## GIVEN EXERCISE:
Repeat the entire listing exactly as written.

□ □ □ □ □ □ □

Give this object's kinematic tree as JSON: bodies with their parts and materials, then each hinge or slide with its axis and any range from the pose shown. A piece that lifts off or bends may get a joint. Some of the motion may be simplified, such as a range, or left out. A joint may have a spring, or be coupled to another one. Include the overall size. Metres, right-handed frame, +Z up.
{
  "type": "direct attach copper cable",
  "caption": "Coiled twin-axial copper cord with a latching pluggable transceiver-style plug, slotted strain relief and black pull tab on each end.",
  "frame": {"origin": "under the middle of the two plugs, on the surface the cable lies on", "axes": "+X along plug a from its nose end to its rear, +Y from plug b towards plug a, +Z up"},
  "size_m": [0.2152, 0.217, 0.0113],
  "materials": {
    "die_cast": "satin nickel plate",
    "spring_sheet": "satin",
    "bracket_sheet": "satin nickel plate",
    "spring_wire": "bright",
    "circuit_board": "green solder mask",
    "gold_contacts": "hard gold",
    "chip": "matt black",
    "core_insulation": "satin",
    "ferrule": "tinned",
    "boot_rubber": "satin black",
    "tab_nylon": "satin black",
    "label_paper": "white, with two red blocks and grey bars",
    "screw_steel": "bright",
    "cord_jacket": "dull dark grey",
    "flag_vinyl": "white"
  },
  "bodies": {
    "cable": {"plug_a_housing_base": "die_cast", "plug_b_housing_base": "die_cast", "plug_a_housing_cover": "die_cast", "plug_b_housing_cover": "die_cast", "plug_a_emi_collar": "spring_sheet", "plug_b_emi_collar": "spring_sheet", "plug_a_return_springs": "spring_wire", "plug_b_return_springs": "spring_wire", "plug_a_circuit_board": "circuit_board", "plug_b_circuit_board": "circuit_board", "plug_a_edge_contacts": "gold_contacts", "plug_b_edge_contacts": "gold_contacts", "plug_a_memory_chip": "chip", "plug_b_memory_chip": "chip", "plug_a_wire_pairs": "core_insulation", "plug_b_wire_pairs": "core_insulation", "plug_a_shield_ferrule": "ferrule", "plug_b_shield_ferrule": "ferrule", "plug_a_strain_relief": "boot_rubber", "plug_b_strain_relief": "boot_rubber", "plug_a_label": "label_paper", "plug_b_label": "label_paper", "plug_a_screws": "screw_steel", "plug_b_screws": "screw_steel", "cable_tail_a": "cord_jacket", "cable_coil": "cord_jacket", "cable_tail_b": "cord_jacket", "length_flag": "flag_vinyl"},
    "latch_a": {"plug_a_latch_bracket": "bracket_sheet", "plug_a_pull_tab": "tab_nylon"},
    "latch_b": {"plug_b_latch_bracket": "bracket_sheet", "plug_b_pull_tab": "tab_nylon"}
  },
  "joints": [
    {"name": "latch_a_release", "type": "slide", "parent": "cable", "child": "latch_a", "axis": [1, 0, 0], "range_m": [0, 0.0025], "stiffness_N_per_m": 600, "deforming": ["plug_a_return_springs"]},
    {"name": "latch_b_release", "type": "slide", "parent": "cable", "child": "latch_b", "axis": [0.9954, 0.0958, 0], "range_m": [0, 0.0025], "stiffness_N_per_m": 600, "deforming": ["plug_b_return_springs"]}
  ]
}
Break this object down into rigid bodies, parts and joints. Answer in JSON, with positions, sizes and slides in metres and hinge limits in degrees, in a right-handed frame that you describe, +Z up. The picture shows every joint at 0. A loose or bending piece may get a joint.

□ □ □ □ □ □ □

## REPLY TO THE EXERCISE:
Give this object's kinematic tree as JSON: bodies with their parts and materials, then each hinge or slide with its axis and any range from the pose shown. A piece that lifts off or bends may get a joint. Some of the motion may be simplified, such as a range, or left out. A joint may have a spring, or be coupled to another one. Include the overall size. Metres, right-handed frame, +Z up.
{
  "type": "direct attach copper cable",
  "caption": "Coiled twin-axial copper cord with a latching pluggable transceiver-style plug, slotted strain relief and black pull tab on each end.",
  "frame": {"origin": "under the middle of the two plugs, on the surface the cable lies on", "axes": "+X along plug a from its nose end to its rear, +Y from plug b towards plug a, +Z up"},
  "size_m": [0.2152, 0.217, 0.0113],
  "materials": {
    "die_cast": "satin nickel plate",
    "spring_sheet": "satin",
    "bracket_sheet": "satin nickel plate",
    "spring_wire": "bright",
    "circuit_board": "green solder mask",
    "gold_contacts": "hard gold",
    "chip": "matt black",
    "core_insulation": "satin",
    "ferrule": "tinned",
    "boot_rubber": "satin black",
    "tab_nylon": "satin black",
    "label_paper": "white, with two red blocks and grey bars",
    "screw_steel": "bright",
    "cord_jacket": "dull dark grey",
    "flag_vinyl": "white"
  },
  "bodies": {
    "cable": {"plug_a_housing_base": "die_cast", "plug_b_housing_base": "die_cast", "plug_a_housing_cover": "die_cast", "plug_b_housing_cover": "die_cast", "plug_a_emi_collar": "spring_sheet", "plug_b_emi_collar": "spring_sheet", "plug_a_return_springs": "spring_wire", "plug_b_return_springs": "spring_wire", "plug_a_circuit_board": "circuit_board", "plug_b_circuit_board": "circuit_board", "plug_a_edge_contacts": "gold_contacts", "plug_b_edge_contacts": "gold_contacts", "plug_a_memory_chip": "chip", "plug_b_memory_chip": "chip", "plug_a_wire_pairs": "core_insulation", "plug_b_wire_pairs": "core_insulation", "plug_a_shield_ferrule": "ferrule", "plug_b_shield_ferrule": "ferrule", "plug_a_strain_relief": "boot_rubber", "plug_b_strain_relief": "boot_rubber", "plug_a_label": "label_paper", "plug_b_label": "label_paper", "plug_a_screws": "screw_steel", "plug_b_screws": "screw_steel", "cable_tail_a": "cord_jacket", "cable_coil": "cord_jacket", "cable_tail_b": "cord_jacket", "length_flag": "flag_vinyl"},
    "latch_a": {"plug_a_latch_bracket": "bracket_sheet", "plug_a_pull_tab": "tab_nylon"},
    "latch_b": {"plug_b_latch_bracket": "bracket_sheet", "plug_b_pull_tab": "tab_nylon"}
  },
  "joints": [
    {"name": "latch_a_release", "type": "slide", "parent": "cable", "child": "latch_a", "axis": [1, 0, 0], "range_m": [0, 0.0025], "stiffness_N_per_m": 600, "deforming": ["plug_a_return_springs"]},
    {"name": "latch_b_release", "type": "slide", "parent": "cable", "child": "latch_b", "axis": [0.9954, 0.0958, 0], "range_m": [0, 0.0025], "stiffness_N_per_m": 600, "deforming": ["plug_b_return_springs"]}
  ]
}
Break this object down into rigid bodies, parts and joints. Answer in JSON, with positions, sizes and slides in metres and hinge limits in degrees, in a right-handed frame that you describe, +Z up. The picture shows every joint at 0. A loose or bending piece may get a joint.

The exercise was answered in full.